When exploring occupation and incidence of nonfatal occupational injuries and illnesses ten accounted for 38.3 percent of all private industry cases which involved days away from work (DAFW) in 2020. Among these, nursing assistants had the largest number of DAFW cases at 96,480, which is an increase of 68,890 cases from 2019. 

Other occupations which ranked highly for nonfatal occupational injuries and illnesses requiring DAFW, were maintenance and repair workers, stockers and order fillers, and retail salespersons.

Arizona reported 59,800 non-fatal work injuries and illnesses, 39 percent of these resulting in days away from work. The state ranked 14th, out of the 45 states that submitted their reports. It closely followed Wisconsin, which reported 59,900 cases in 2020. 

Furthermore, it was reported that there were 4,764 workplace fatalities in the United States in 2020, this accounts for a decrease of 10.7 percent from 2019, in which there were 5,333 fatalities.

The majority of fatalities were categorized as ‘Transportation Incidents’, with most being ‘Roadway Incidents Involving Motorized Land Vehicles’. This includes road collisions with other vehicles and collisions with other objects. 

‘Exposure to harmful substances and environments’ experienced the second-highest number of fatalities, with ‘exposure to other harmful substances, which includes drugs and alcohol attributing to 448 deaths.

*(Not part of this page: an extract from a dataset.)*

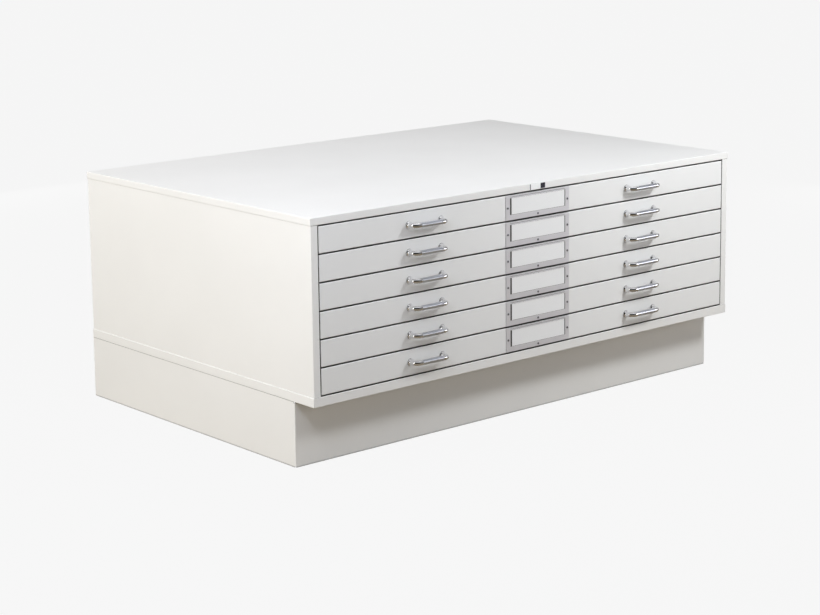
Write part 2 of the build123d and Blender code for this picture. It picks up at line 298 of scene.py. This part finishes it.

For ‘Violence and other injuries by persons or animals’, many fatalities were due to  ‘intentional injury by person’, which includes homicides and suicides, 392 workplace fatalities were caused by homicide in 2020. 

When exploring sectors for workplace fatalities, construction was the industry that had the highest number of fatalities at 1008, which accounts for 21 percent of the total number of fatalities in 2020. On the other hand, Agriculture, Forestry, and Fishing experienced the highest injury rates, at 21.5 fatalities for every 100,000 full-time equivalent workers. 

Schmidt and Clark also explored the occupations with the highest fatality rates in 2020. In first place were Fishing and Hunting workers who had an injury rate of 132.1 workers being fatally injured per 100,000. 

When exploring the numbers of fatalities in 2020 by age, Schmidt and Clark found the 55 to 64 age group saw the highest number of workplace fatalities at 1052, which is 22 percent of the total number reported. They also discovered that younger age demographics were least at risk of workplace fatalities, with only 14 fatalities being attributed to those 16 and under, and 12 for those aged between 16 and 17. 

Schmidt and Clark’s Collen Clark says, “It was eye-opening, comparing the data on the workplaces that most commonly experience injuries according to factors such as sector, occupation and US State. “It was shocking to discover the huge differences in work fatalities by State; Texas experienced 469 in 2020, compared to Rhode Island that only experienced 5.

“We hope that our findings help create awareness of the problem of injury at work so that every employee has a safe work environment.”